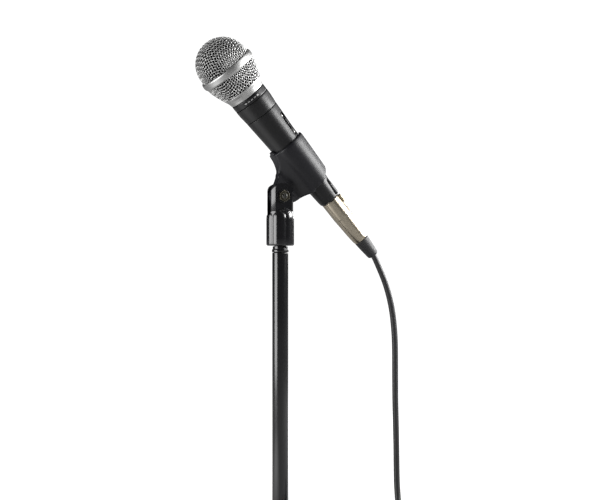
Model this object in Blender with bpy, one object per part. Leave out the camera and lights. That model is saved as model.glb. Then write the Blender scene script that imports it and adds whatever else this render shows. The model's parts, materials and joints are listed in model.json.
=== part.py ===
"""Hand-held dynamic microphone in a tilting stand clip, on a short weighted stand, with its lead.

Outlines are in millimetres and become metres when a shape is made. World: +Z up, floor at Z = 0,
stand tube on the Z axis, microphone in the XZ plane with its head towards -X.
The microphone is drawn upright in its own frame, whose origin is the centre of its tail end and
whose +Z runs to the head; the clip's pivot tilts that frame.
"""

import math

import bmesh
import bpy
from mathutils import Matrix, Vector

MM = 0.001
GAP = 0.3  # clearance between touching pieces
ROUND_STEPS = 28
SMALL_STEPS = 16

# Microphone, heights from the tail end
MIC_TILT = math.radians(-40.9)  # from upright, turned about +Y
MIC_LENGTH = 192.4
BALL_RADIUS = 26.3
BALL_CENTRE = 166.1
MESH_WALL = 1.4
BAND_RADIUS, BAND_BOTTOM, BAND_TOP = 28.1, 156.1, 162.7
COLLAR_TOP, COLLAR_TOP_RADIUS = 137.4, 20.4
COLLAR_BOTTOM, NECK_RADIUS = 129.1, 18.2
ID_RING_BOTTOM = 122.5
SLEEVE_BOTTOM, SLEEVE_RADIUS = 107.2, 17.2
HANDLE_WALL = 1.8
TAIL_RADIUS = 9.9
SOCKET_RADIUS = 8.4  # bore of the tail socket
SOCKET_DEPTH = 15.5

# Switch, on the upper front of the handle
MIC_TURN = math.radians(-20)  # of the microphone in its clip, about its own axis
SWITCH_TURN = math.radians(-16)  # from the tail's ridge
SWITCH_LOW, SWITCH_HIGH = 71.8, 97.8
SWITCH_WIDTH = 12.0
SWITCH_FLOOR = 14.0  # plate face, from the axis
SLIDER_TRAVEL = 5.0

# Lead plug, below the tail
SHELL_RADIUS, SHELL_LENGTH = 9.3, 49.9
BOOT_LENGTH = 20.6
CABLE_DIAMETER = 6.0

# Clip and swivel
PIVOT_HEIGHT = 336.0
PIVOT_OFFSET, PIVOT_UP_MIC = 36.9, 35.5  # from the microphone's axis, and from its tail end
CLIP_LOW, CLIP_HIGH = 20.2, 70.2
CLIP_WALL = 2.6
SLIT_FROM, SLIT_TO = math.radians(-12), math.radians(50)
WEB_HALF = 4.3
EAR_HALF, EAR_RADIUS, EAR_SLOT_HALF = 9.2, 12.2, 4.7
SWIVEL_BOTTOM, SWIVEL_LEDGE = 289.0, 322.0
SWIVEL_RADIUS = 12.8
BOLT_RADIUS = 2.5

# Stand
TUBE_RADIUS, TUBE_TOP = 7.7, 273.0
BASE_RADIUS, BASE_BOTTOM, BASE_RIM, HUB_TOP = 105.0, 2.0, 10.0, 26.0
FOOT_RADIUS, FOOT_CIRCLE, FEET = 9.0, 84.0, 4

# Stored lead
COIL_CENTRE = (172.0, -62.0)
COIL_MEAN_RADIUS, COIL_LAYERS = 40.0, 4
FAR_PLUG_TAIL = (82.0, -122.0, 9.6)


def clear_scene():
    for obj in list(bpy.data.objects):
        bpy.data.objects.remove(obj, do_unlink=True)


def material(name, colour, roughness, metallic=0.0):
    made = bpy.data.materials.new(name)
    made.use_nodes = True
    shader = made.node_tree.nodes["Principled BSDF"]
    shader.inputs["Base Color"].default_value = (*colour, 1)
    shader.inputs["Roughness"].default_value = roughness
    shader.inputs["Metallic"].default_value = metallic
    made.diffuse_color = (*colour, 1)
    return made


def empty(name, place, turn=(0, 0, 0), parent=None):
    made = bpy.data.objects.new(name, None)
    made.location = Vector(place) * MM
    made.rotation_euler = turn
    made.parent = parent
    bpy.context.scene.collection.objects.link(made)
    return made


def add(name, bm, finish, parent=None, place=(0, 0, 0), turn=(0, 0, 0)):
    """Turns a bmesh in millimetres into a named object in metres."""
    bmesh.ops.remove_doubles(bm, verts=bm.verts, dist=1e-4)
    bmesh.ops.recalc_face_normals(bm, faces=bm.faces)
    bmesh.ops.scale(bm, vec=(MM, MM, MM), verts=bm.verts)
    mesh = bpy.data.meshes.new(name)
    bm.to_mesh(mesh)
    bm.free()
    mesh.shade_smooth()
    mesh.set_sharp_from_angle(angle=math.radians(32))
    if finish:
        mesh.materials.append(finish)
    made = bpy.data.objects.new(name, mesh)
    made.location = Vector(place) * MM
    made.rotation_euler = turn
    made.parent = parent
    bpy.context.scene.collection.objects.link(made)
    return made


def spun(outline, steps):
    bm = bmesh.new()
    verts = [bm.verts.new((radius, 0, height)) for radius, height in outline]
    ring = verts if outline[0][0] == 0 and outline[-1][0] == 0 else verts + verts[:1]
    edges = [bm.edges.new(pair) for pair in zip(ring, ring[1:])]
    bmesh.ops.spin(
        bm, geom=verts + edges, axis=(0, 0, 1), cent=(0, 0, 0),
        angle=math.tau, steps=steps, use_merge=True,
    )
    return bm


def turned(name, outline, finish, parent=None, steps=ROUND_STEPS, **where):
    """A piece turned about its own Z from an outline of (radius, height) points."""
    return add(name, spun(outline, steps), finish, parent, **where)


def block(name, low, high, finish, parent=None, bevel=0.0, **where):
    """A box between two corners, its edges rounded by bevel."""
    low, high = Vector(low), Vector(high)
    bm = bmesh.new()
    bmesh.ops.create_cube(bm, size=1)
    bmesh.ops.scale(bm, vec=high - low, verts=bm.verts)
    bmesh.ops.translate(bm, vec=(low + high) / 2, verts=bm.verts)
    if bevel:
        bmesh.ops.bevel(
            bm, geom=bm.edges, offset=bevel, segments=2, profile=0.5, affect="EDGES", material=-1
        )
    return add(name, bm, finish, parent, **where)


def extruded(name, outline, half, finish, parent=None, **where):
    """An outline in the XZ plane, extruded from -half to +half along Y."""
    bm = bmesh.new()
    face = bm.faces.new([bm.verts.new((x, -half, z)) for x, z in outline])
    grown = bmesh.ops.extrude_face_region(bm, geom=[face])["geom"]
    moved = [item for item in grown if isinstance(item, bmesh.types.BMVert)]
    bmesh.ops.translate(bm, vec=(0, 2 * half, 0), verts=moved)
    return add(name, bm, finish, parent, **where)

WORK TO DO
Copy out the lines in which the string "that" appears.

WORKED SOLUTION
Model this object in Blender with bpy, one object per part. Leave out the camera and lights. That model is saved as model.glb. Then write the Blender scene script that imports it and adds whatever else this render shows. The model's parts, materials and joints are listed in model.json.
whose +Z runs to the head; the clip's pivot tilts that frame.